Le plastiche biodegradabili non risolveranno la crisi della plastica in Cina

Greenpeace East Asia: in Cina troppi impianti che producono bioplastiche e pochi che gestiscono il loro smaltimento

[23 Dicembre 2020]

Secondo il nuovo rapporto “Biodegradable plastics: Breaking Down the Facts – composition and enviromental impact” di Greenpeace East Asia, «L’aumento della produzione di plastica biodegradabile non risolverà la crisi dell’inquinamento da plastica in Cina. Se la corsa alla produzione di plastica biodegradabile continua, l’industria dell’e-commerce cinese è sulla buona strada per produrre circa 5 milioni di tonnellate di rifiuti di plastica biodegradabili all’anno entro il 2025».

L’ufficio postale di Stato della Cina prevede che il tasso di crescita dovuto alle consegne di prodotti acquistati online raggiunga il 27,6% all’anno. Sulla base di indagini a svolkte sul campo nel 2019 da Greenpeace  East Asia, il 9,05% degli imballaggi per le consegne online è realizzato in plastica. Secondo la direttova “Guiding Opinions on Coordinating the Promotion of Green Packaging in the Express Industry” del 2017 del governo cinese, «Il 50% della plastica utilizzata nella consegna online deve essere biodegradabile entro il 2020». La direttiva “Opinions of the National Development and Reform Commission and the Ministry of Ecological Environment on Further Strengthening the Treatment of Plastic Pollution” del 2020 richiede la completa eliminazione della plastica non degradabile nelle consegne online entro il 2025. Il calcolo fatto da Greenpeace East Asia non presume alcuna riduzione dell’uso complessivo della plastica e che le plastiche convenzionali utilizzate nella consegna online siano sostituite da plastiche biodegradabili.

Molly Zhongnan Jia, ricercatrice di Greenpeace East Asia, sottolinea che «Passare da un tipo di plastica a un altro non può risolvere la crisi dell’inquinamento da plastica che stiamo affrontando. Molte plastiche biodegradabili richiedono condizioni di temperatura e umidità specifiche per decomporsi, che non si trovano in natura. In assenza di strutture di compostaggio controllate, la maggior parte delle plastiche biodegradabili finisce nelle discariche o, peggio, nei fiumi e nell’oceano. Il termine “plastica biodegradabile” può essere fuorviante. La maggior parte delle plastiche biodegradabili si degradano solo  entro sei mesi in impianti di compostaggio controllato a temperature fino a 50 gradi Celsius e condizioni di umidità gestite con cura».  In Cina ci sono pochi impianti del genere  e, secondo lo studio “Degradation of Biodegradable/Degradable Plastics in Municipal Solid-Waste Landfill”  pubblicato nel 2014 sul Polish Journal of Environmental Studies da Dana Adamcová e Magdalena Vaverková  cdella Mendel University di Brno, nelle discariche tradizionali le plastiche biodegradabili possono rimanere intatte per molto più di 6 mesi.

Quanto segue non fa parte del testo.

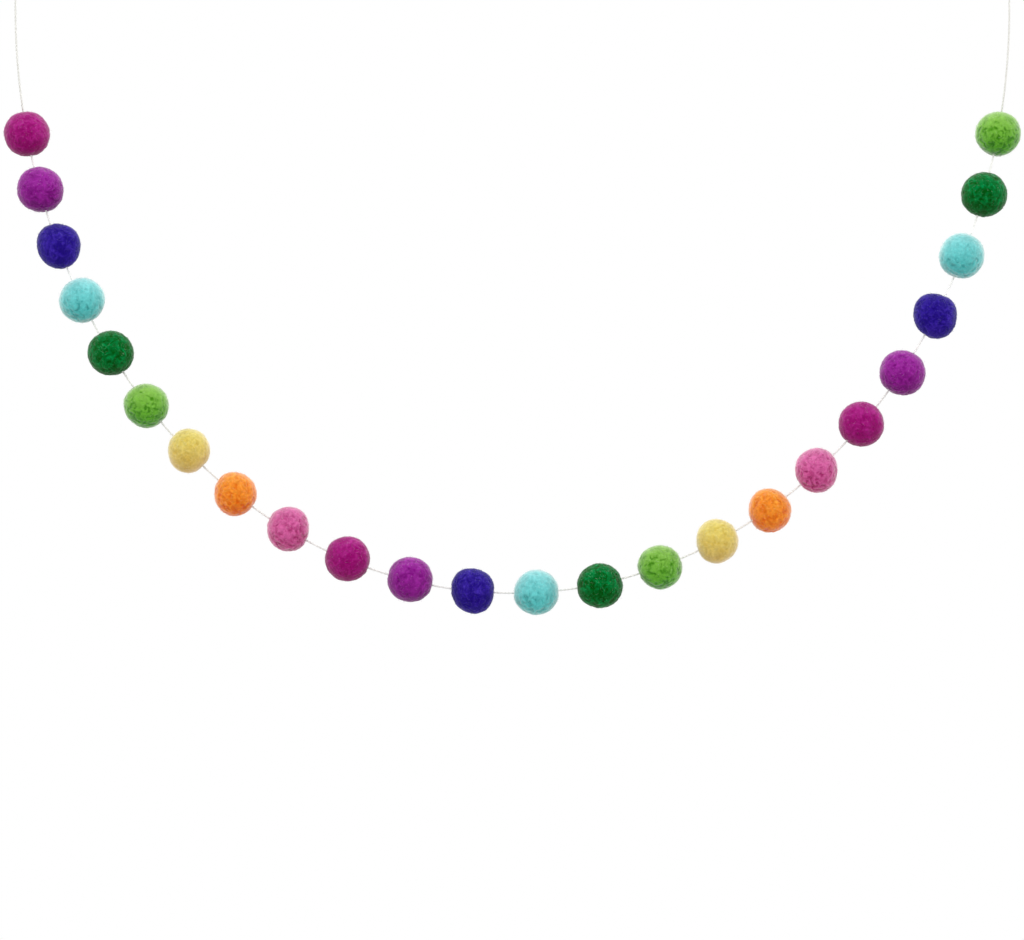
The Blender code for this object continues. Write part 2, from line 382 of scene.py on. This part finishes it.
def even_points(points, step):
    """The same line with points about a step apart."""
    points = np.array(points, float)
    lengths = np.concatenate([[0], np.cumsum(np.linalg.norm(np.diff(points, axis=0), axis=1))])
    places = np.linspace(0, lengths[-1], max(2, round(lengths[-1] / step)) + 1)
    return np.stack([np.interp(places, lengths, points[:, k]) for k in range(3)], axis=1)


def twine_route():
    bend = [bend_point(i / ROUTE_STEPS) for i in range(ROUTE_STEPS + 1)]
    return [(0.0, 0.0, KNOT_LEVEL), *bend, (2 * HALF_SPAN, 0.0, KNOT_LEVEL)]


def line_length(points):
    return float(np.linalg.norm(np.diff(np.array(points), axis=0), axis=1).sum())


# Meshes from arrays

def mesh_object(name, points, triangles, material):
    mesh = bpy.data.meshes.new(name)
    mesh.vertices.add(len(points))
    mesh.vertices.foreach_set("co", np.asarray(points, np.float32).ravel())
    mesh.loops.add(3 * len(triangles))
    mesh.loops.foreach_set("vertex_index", np.asarray(triangles, np.int32).ravel())
    mesh.polygons.add(len(triangles))
    mesh.polygons.foreach_set("loop_start", np.arange(0, 3 * len(triangles), 3, dtype=np.int32))
    mesh.update(calc_edges=True)
    mesh.shade_smooth()
    mesh.materials.append(material)
    obj = bpy.data.objects.new(name, mesh)
    bpy.context.scene.collection.objects.link(obj)
    return obj


def point_attribute(obj, name, values):
    attribute = obj.data.attributes.new(name, "FLOAT", "POINT")
    attribute.data.foreach_set("value", np.asarray(values, np.float32))


def closed_tubes(paths, radii, sides, outward):
    """Round tubes with pointed ends along paths of the same number of points.

    paths is (tubes, points, 3), radii is (tubes, points), and outward gives each point's side
    that faces away from what the tube lies on. It returns points, triangles and each point's tube.
    """
    tubes, count, _ = paths.shape
    tangents = unit(paths[:, 2:] - paths[:, :-2])
    inner, outward = paths[:, 1:-1], outward[:, 1:-1]
    across = unit(np.cross(tangents, outward))
    up = np.cross(across, tangents)
    rings = []
    for side in range(sides):
        angle = 2 * math.pi * side / sides
        offset = math.cos(angle) * up + math.sin(angle) * across
        rings.append(inner + offset * radii[:, 1:-1, None])
    rings = np.stack(rings, axis=2)
    size = 2 + (count - 2) * sides
    points = np.concatenate(
        [paths[:, :1], rings.reshape(tubes, -1, 3), paths[:, -1:]], axis=1
    ).reshape(-1, 3)
    last = size - 1
    final = 1 + (count - 3) * sides
    faces = []
    for side in range(sides):
        after = (side + 1) % sides
        faces.append((0, 1 + side, 1 + after))
        faces.append((last, final + after, final + side))
        for ring in range(count - 3):
            here, there = 1 + ring * sides, 1 + (ring + 1) * sides
            faces.append((here + side, there + side, there + after))
            faces.append((here + side, there + after, here + after))
    faces = np.array(faces)
    triangles = (faces[None] + size * np.arange(tubes)[:, None, None]).reshape(-1, 3)
    return points, triangles, np.repeat(np.arange(tubes), size)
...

Greenpeace East Asia ricorda che «L’industria cinese delle materie plastiche biodegradabili ha visto una crescita esplosiva negli ultimi anni, guidata da una legislazione progettata per ridurre il volume dei rifiuti di plastica. Nel gennaio 2020, il governo cinese ha vietato diversi tipi di plastica monouso, cin efficacia nelle principali città entro la fine del 2020 e a livello nazionale entro il 2025. In particolare, le “plastiche degradabili” sono esentate dal divieto della plastica monouso. A partire da quest’anno, 36 aziende hanno pianificato o costruito nuovi impianti di produzione di plastica biodegradabile in Cina, con una capacità di produzione aggiuntiva di oltre 4,4 milioni di tonnellate, un aumento di 7 volte in meno di 12 mesi».

Per la Jia, «Questa “corsa ai biodegradabili” deve finire. Dobbiamo esaminare con cautela l’effetto e i potenziali rischi dell’integrazione di questi materiali e assicurarci di investire in soluzioni che riducano effettivamente i rifiuti di plastica. I sistemi di imballaggio riutilizzabili e una riduzione dell’utilizzo generale della plastica sono strategie molto più promettenti per tenere la plastica fuori dalle discariche e dall’ambiente».

Per questo, Greenpeace East Asia esorta le imprese e i governi dell’Asia orientale a «Creare piani d’azione chiari per ridurre l’uso complessivo della plastica, dare priorità allo sviluppo di sistemi di imballaggio riutilizzabili e garantire che i produttori siano finanziariamente responsabili dei rifiuti che creano attraverso schemi di extended producer responsibility (EPR)».